Энергичное движение замещает мне самое тщательное обдумывание, разгибание членов сбрасывает муку мысли, пры­жок сбрасывает с груди кошмар религиозного мира, ликующий крик сбрасывает многолетнее бремя. Но огромное значение бездумного ликования не могло быть понято среди долгой ночи мышления и веры.

«Как неуклюже и как легкомысленно решать самые труд­ные проблемы, справляться с самыми обширными задачами только путем пресечения».

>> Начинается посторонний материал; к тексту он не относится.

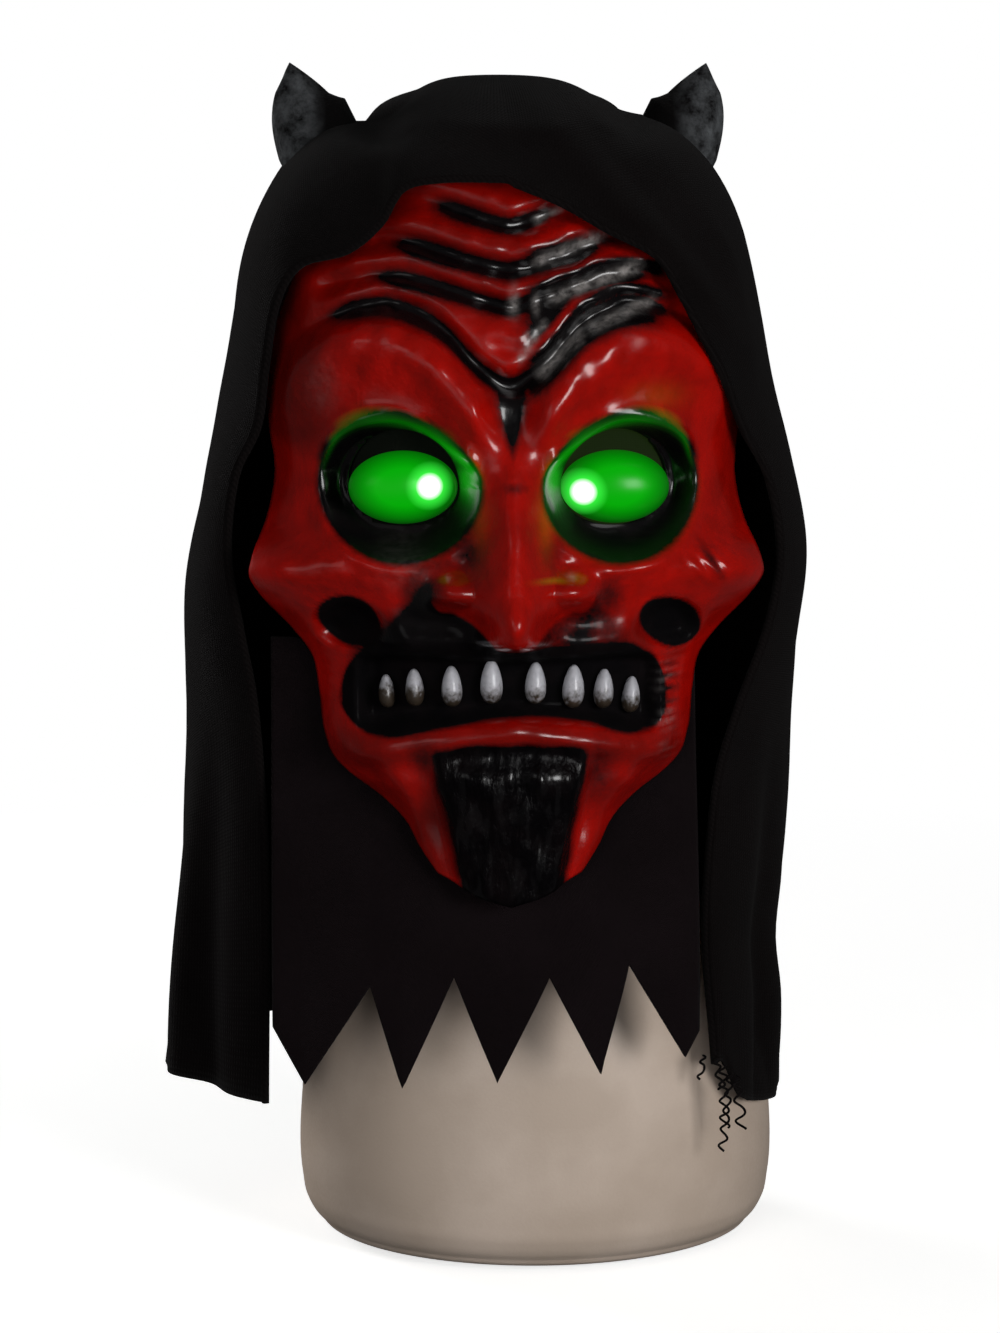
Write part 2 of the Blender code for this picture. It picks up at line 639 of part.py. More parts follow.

Но разве у тебя есть задачи, если ты не ставишь их себе сам? Пока ставишь их себе, ты от них не отстанешь, да я ничего и не имею против того, чтобы ты думал и, думая, создавал тысячи мыслей. Но если ты сам поставил задачи, разве не можешь снова опрокинуть их? Разве ты не должен быть связан этими задачами, разве они должны стать абсолютными?

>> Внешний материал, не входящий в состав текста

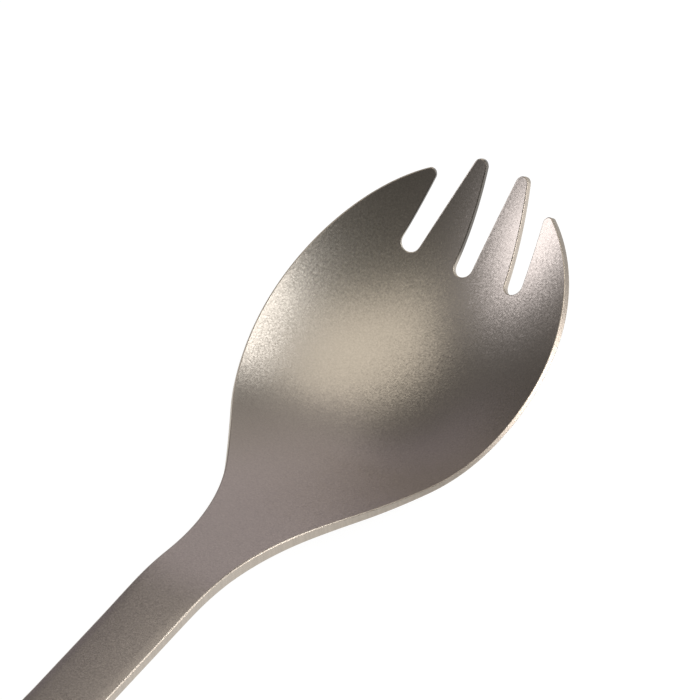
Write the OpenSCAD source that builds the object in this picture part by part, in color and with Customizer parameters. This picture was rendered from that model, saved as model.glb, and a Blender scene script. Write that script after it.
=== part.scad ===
// A camping spork pressed from one sheet of titanium, cut into its named regions.
// Lengths are laid out with the rim of the bowl level: x runs across, y towards the
// tines from the widest line of the bowl, and z up. The whole spork is then tipped
// until the bottom of the bowl and the end of the handle both lie on z = 0.

/* [Bowl] */
// Width of the bowl across its rim
bowl_w = 38; // [36:0.5:42]
// Distance from the widest line forward to the tip of the rim ellipse
front_l = 26.5; // [25:0.1:30]
// Length of the rear rim ellipse
back_l = 27.5; // [25:0.5:31]
// Depth of the bowl below its rim
bowl_d = 6; // [5:0.1:8]
// Rise of the rim from the widest line to the tine tips
tip_rise = 2.6; // [1:0.1:3.5]
// Thickness of the sheet at the rim of the bowl
rim_t = 0.6; // [0.5:0.05:1.1]
// Thickness of the sheet at the bottom of the bowl
floor_t = 1.1; // [0.8:0.05:1.5]

/* [Tines] */
// Width of each slot between the tines
slot_w = 2.5; // [2:0.1:3.2]
// Distance from the tip of the rim ellipse back to the round ends of the slots
slot_l = 11.9; // [9:0.1:13]
// Distance of the side slots from the middle, at their round ends
slot_x = 7.7; // [7:0.1:8.5]
// Lean of the side slots towards the middle
slot_lean = 10; // [6:0.5:13]
// Distance of the middle tips from the middle
mid_tip_x = 3.1; // [2.5:0.05:3.3]
// Radius of the middle tips
mid_tip_r = 0.9; // [0.6:0.05:1.1]
// Distance from the tip of the rim ellipse back to the centres of the middle tips
mid_tip_back = 0.65; // [0:0.05:1.5]
// Radius of the side tips
side_tip_r = 0.7; // [0.4:0.05:0.9]
// Distance from the tip of the rim ellipse back to where the side tips leave it
side_tip_back = 3.3; // [2.8:0.1:4]
// Swell of each side of the middle tines
tine_bow = 0.2; // [0:0.02:0.3]
// Thickness of the tines
tine_t = 0.95; // [0.6:0.05:1.2]

/* [Neck] */
// Slope of the straight flanks, seen from above
flank_angle = 30; // [26:0.5:33]
// Radius of the hollow curve from each flank to the handle, seen from above
neck_r = 40; // [34:1:50]
// Distance from the widest line back to where the rim starts to lift
lift_gap = 8; // [6:0.5:12]
// Radius of the lift, seen from the side
lift_r = 43; // [34:1:46]
// Slope of the neck, seen from the side
neck_slope = 31.5; // [26:0.5:33]

/* [Handle] */
// Width of the handle where it meets the neck
handle_w = 8.85; // [8:0.05:11]
// Thickness of the handle
handle_t = 1.8; // [1.4:0.05:2.2]
// Radius of the bend behind the neck
bend_r = 36; // [25:1:60]
// Slope of the straight stretch behind the bend
shaft_slope = 19.2; // [17:0.1:22]
// Length of the straight stretch behind the bend
shaft_l = 22; // [15:1:35]
// Radius of the arch from the straight stretch to the end plate
arch_r = 110; // [90:1:140]
// Slope of the end plate
end_slope = 2; // [0:0.5:5]
// Length of the flat end plate
end_l = 27; // [22:1:35]
// Width of the round end of the handle
end_w = 12; // [11:0.2:15]
// Diameter of the hanging hole
hole_d = 5; // [3:0.1:6.5]

/* [Hidden] */

// Titanium after bead blasting
sheet_colour = [0.55, 0.525, 0.49];

// Steps of the sheet's grid
root_steps = 4;
arc_steps = 6;
bowl_steps = 26;
neck_steps = 12;
tine_steps = 8;
tip_steps = 4;
bend_steps = 24;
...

Для примера можно указать на одно: против правительства восстали за то, что оно применяет насилие против мысли, что оно борется со свободой прессы путем полицейской силы – цензуры и превращает литературную борьбу в личную. Но разве речь идет только о мыслях, и разве люди должны быть по отношению к мыслям бескорыстными, самоотверженными и готовыми жертвовать собой? Разве эти мысли не направлены против правящих и не вызывают таким образом эгоизма? И разве мыслящие не выставляют тем, на кого нападают, религи­озного требования преклониться перед властью мышления и идей? Они требуют добровольного и покорного подчинения, ввиду того, что божественная сила мышления сражается на стороне их врагов. Это было бы актом одержимости, религиоз­ной жертвой. Правда, правящие находятся сами в религиозных оковах и следуют руководящей силе какой-нибудь идеи или какой-нибудь веры; но они вместе с тем скрытые эгоисты, и как раз относительно врагов и выявляется их сдерживавшийся эгоизм. Одержимые в своей вере, они, однако, не одержимы верой своих противников, то есть они эгоисты по отношению к ним. Если уж их упрекать, то как раз в противоположном – в том, что они одержимы своими идеями.